1. Ben Wilinofsky, 275,900
2. Mark Toulouse, 262,700
3. Carlo Alteri, 241,000
4. David Cloutier, 236,700
5. David Ho, 230,000
6. Jason James, 213,400
7. Anthony Dalpra, 199,600
8. Andy Zhang, 198,100
9. Aaron Massey, 196,200
10. Darren Elias, 195,000

Wilinofsky’s rise to the top isn’t surprising considering his talents. A former European Poker Tour champion with almost $ 1.4 million in tournament earnings, Wilinofsky has also been quite open about personal issues he has had that have kept him from pursuing live tournament poker full time. Those problems – depression and anxiety issues – have kept the Canadian online professional out of the casinos but, with the WPT in his backyard for a stay, he suspended his “semi-retirement” (his definition of his status in the game) to try to add another jewel to his poker resume.

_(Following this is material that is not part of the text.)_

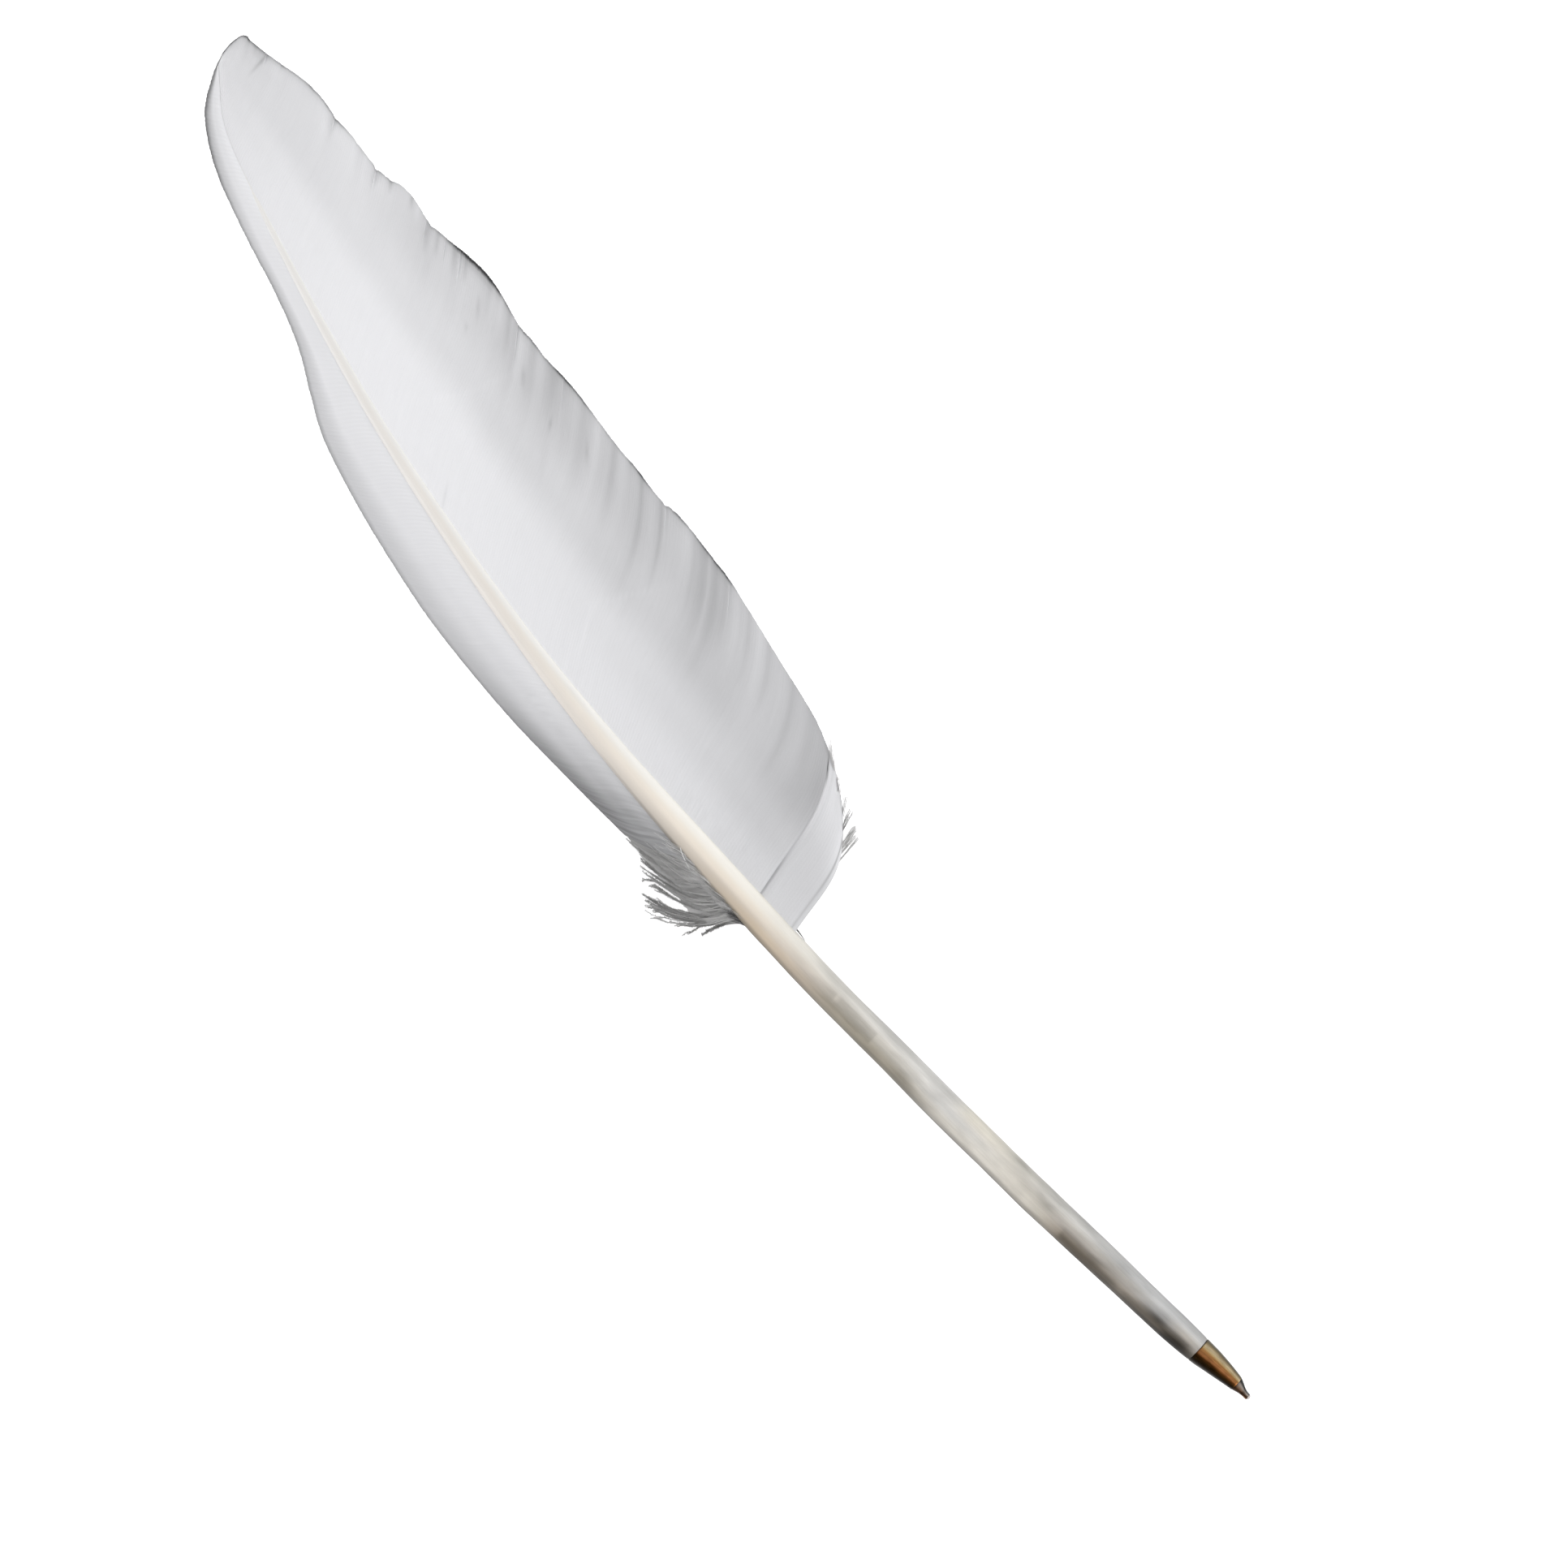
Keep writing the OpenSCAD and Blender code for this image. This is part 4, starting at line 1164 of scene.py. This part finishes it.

Action resumes at noon with Day Two of the WPT Fallsview Poker Classic. With 152 players remaining from the record-setting 489 entries that were eventually tallied (no prize pool or payouts have been announced yet), the money bubble will pop at some time on Friday, but there’s more to deal with than just popping the bubble. The serious work will be done on Friday as, with plans for the final table to play on Saturday, the field will be jammed to get down to the six-handed WPT final table.